Folha de S.Paulo: 2 editoriais, uma só ideologia



Kléber Chagas Cerqueira (*)
na Carta Maior

Dois editoriais da Folha de São Paulo, separados por apenas cinco dias (5 e
9/11/2014), revelam com toda crueza – secamente, poderíamos provocar – qual é o
lado da Folha.
O editorial de 9/11, “Indigência política” é duríssimo. Fala de “um dado chocante:
pela primeira vez, desde 2003, (...) a miséria aumentou no país. Apenas 3,7%,
mas aumentou”.

Embora o jornal reconheça que “do ponto de vista estatístico, a rigor caberia falar
antes de estagnação dos avanços do que de crescimento da indigência”,
escandaliza-se com a suposta divulgação com atraso (de quase vinte dias!), para
ocultar do público uma informação negativa com relevância eleitoral. Tratar-se-ia
de uma “prática estarrecedora” que leva à seguinte conclusão: “não estará errado
quem, diante disso, evocar a imagem de um estelionato eleitoral.
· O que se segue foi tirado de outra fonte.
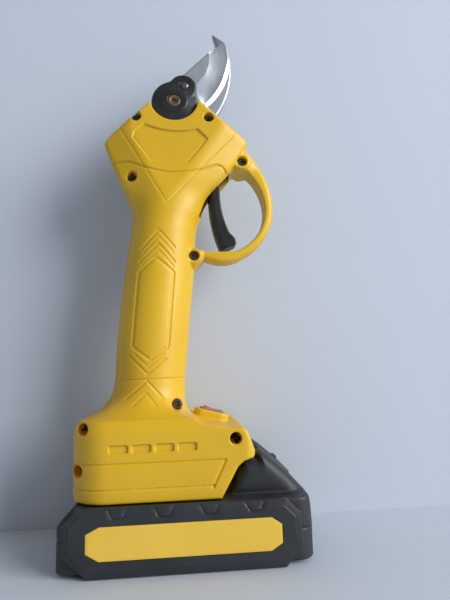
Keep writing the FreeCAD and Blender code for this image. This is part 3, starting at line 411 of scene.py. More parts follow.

O governo,
afinal, sonegou informações que a população tinha o direito de conhecer antes de
decidir seu voto”.
Embora o golpismo seja evidentemente antidemocrático, parece que sua
insuflação, com termos como “estelionato eleitoral”, está ganhando foros de
pregação democrática.
Mas, aqui está o lado da Folha: no editorial de cinco dias antes, “Seca
bandeirante”, a indignação já é quase só um pequeno incômodo.
O jornal diz que o governador Alckmin
“deixou de simular que não eram eleitoreiros os princípios que vinham guiando sua
administração diante da grave crise hídrica que afeta os paulistas. (...) A mudança
de tom [é] notável (...) porque a gestão estadual reconhece um problema que
antes procurava negar.
Em público, Alckmin passou os últimos meses afirmando que a situação estava sob
controle, como se o planejamento falho ou inexistente, somado à maior estiagem
em oito décadas, não tivesse minado a segurança hídrica da população.
Em privado, a presidente da Sabesp, Dilma Pena, apontava a irresponsabilidade.
Em reunião da estatal, a executiva implicou a cúpula do governo de forma direta na
tática da omissão.
‘Cidadão, economize água. Isso tinha que estar reiteradamente na mídia, mas nós
temos que seguir orientação, nós temos superiores, e a orientação não tem sido
essa’, disse Pena, conforme comprova áudio obtido por esta Folha na semana
passada. ‘É um erro’”.
Estelionato eleitoral?
Imagina!
A mobilização da população e de várias entidades da sociedade civil, fazendo
aquilo que o governo deveria ter comandado - desde o início do ano e não o fez! –,
serve à Folha para encerrar o editorial com essas palavras de comovente
esperança: “eis um bom começo para o governador e a Sabesp demonstrarem na
prática, antes tarde do que nunca, que reconhecem a gravidade da crise”.
É isso ou não uma piada, seca e de mau gosto?
Será que seus leitores, sem água, ao menos ainda conseguem rir?
Que régua, afinal, usa a Folha para medir estelionato eleitoral?
A grande diferença entre as duas omissões (ou estelionatos, para quem preferir) é
que os vinte dias de atraso na divulgação pelo IPEA dos dados sobre indigência
não tornaram nenhum miserável brasileiro mais pobre.
Ao passo que a criminosa omissão da Sabesp e do governo tucano-paulista em
divulgar, desde o início do ano, a real extensão e gravidade do problema de
abastecimento d’água no Estado está provocando desastrado racionamento e
ameaçando milhões de famílias que pela primeira vez na vida não veem água sair
de suas torneiras.
E quem cometeu estelionato eleitoral foi a Dilma??!!!
Bem, de qual Dilma vocês estão falando???
A esperança dos leitores que buscam informação e não ideologia repousa em ao
menos a cobertura “jornalística” ser “isenta”, mas, miseravelmente, como
empiricamente comprovado pelos sérios pesquisadores do
www.manchetometro.com.br, a Folha, é preciso reconhecer, já vem colaborando e
praticando racionamento há anos: de notícias incômodas ao governo do Estado que
a sedia.
Parece que existe, em algum lugar muito distante, no interior de São Paulo, dizem
que perto de Pindamonhangaba, alguém que ainda acredita que a Folha não é
tucana.


(*) Doutorando do Instituto de Ciência Política da Universidade de Brasília.